Hockey Dad: Boronia

There is nothing more exuberant on this planet than young Australian dudes. Hockey Dad, indeed a couple of teenagers from New South Wales, are what appear to be two skater-surfers who discovered that a simple guitar and drum setup can bring happiness to the masses (or at least the tens who have listened to this record). Granted, every single photo of them seems to contain at least one, if not both, of them flipping the bird in an almost mock-punk posture. But they are far from punk. They are more in the surf pop, fuzzy, sunny laid-back tradition of guys jamming for their friends after a day of shredding the neighbor’s empty pool. You can almost see that burned-out, over-exposed film stock from the 70s showing kids in shorter-than-they-should-be-shorts with their blonde hair whipping around in slow motion as they crest the lip of said pool over and over again. It’s not something that’s necessarily going to drive you to change the world or break furniture or start a riot, but the first half of the album will certainly have you wondering why similar bands like Yuck get notice while Hockey Dad ends up a latter-day Jebediah.
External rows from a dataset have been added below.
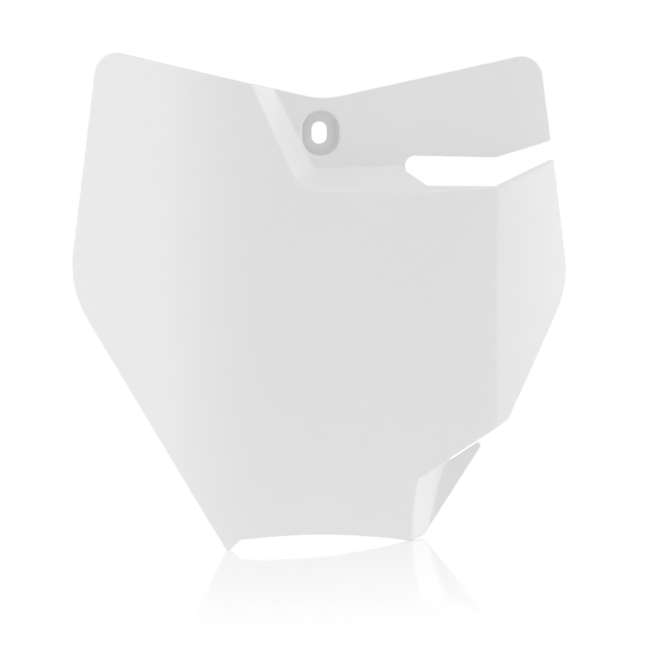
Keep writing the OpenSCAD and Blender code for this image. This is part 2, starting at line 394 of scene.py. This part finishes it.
# even points, closer together where the surface bends
def adaptivePoints(level):
    fine, coarse = surface["fine"], surface["coarse"]
    gx, gz = np.meshgrid(np.arange(*surface["x"], fine), np.arange(*surface["z"], fine), indexing="ij")
    depth = depthAt(gx.ravel(), gz.ravel(), level).reshape(gx.shape)
    keep = np.zeros(gx.shape, bool)
    keep[::coarse, ::coarse] = True
    stride = coarse // 2
    while stride >= 1:
        error = np.zeros(gx.shape)
        for axis in (0, 1):
            e = abs(np.roll(depth, stride, axis) + np.roll(depth, -stride, axis) - 2 * depth) / 2
            error = np.maximum(error, e)
        here = np.zeros(gx.shape, bool)
        here[::stride, ::stride] = True
        keep |= here & (error > surface["tolerance"])
        stride //= 2
    return np.stack([gx[keep], gz[keep]], axis=1)


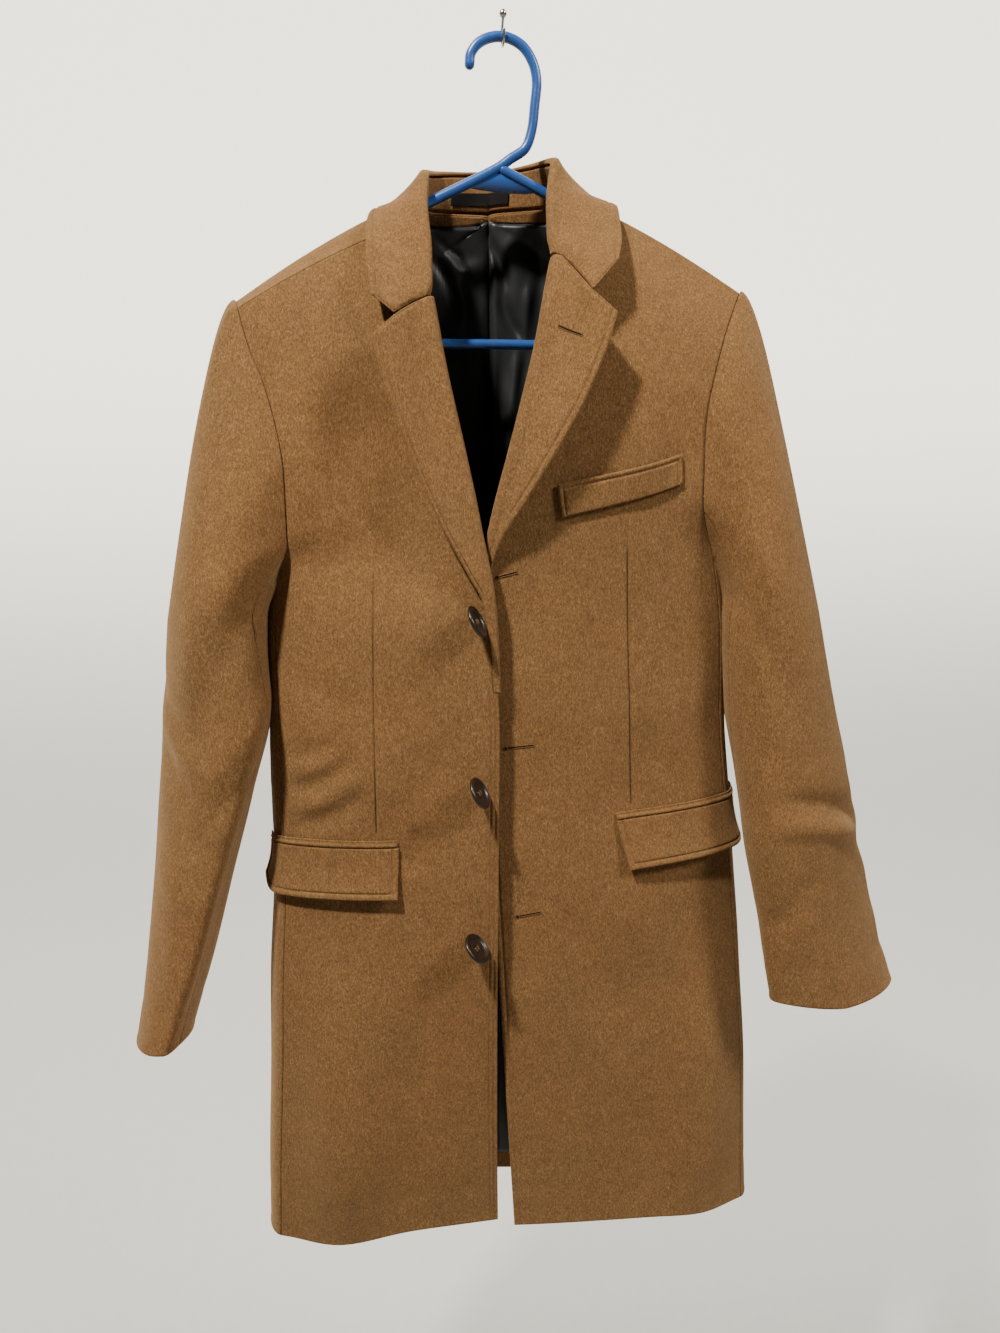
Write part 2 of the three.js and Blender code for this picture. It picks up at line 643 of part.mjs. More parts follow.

The album itself isn’t really breaking any ground per se, and the limitation of a two-piece (and, by the sound  of it, sometimes a three-piece) are limited in terms of the sonic footprint they can lay down, but there’s something familiar, but infectious, about the album that, through the first six tracks, really makes you just want to give the thing a hug. The last few songs are a little less than, but still pretty on point for an album that one could put on repeat and pretty much never grow tired of. I’d hate to call it “pleasant,” because that sounds like a death sentence for an indie pop rock album, but these youngsters have certainly tapped into a vibe that engenders a pretty damn chill vibe that still rocks without being boring, staid or lame. The album certainly isn’t going to set the world on fire, but it makes for a great end-of-the-summer spin before the literal chill moves in.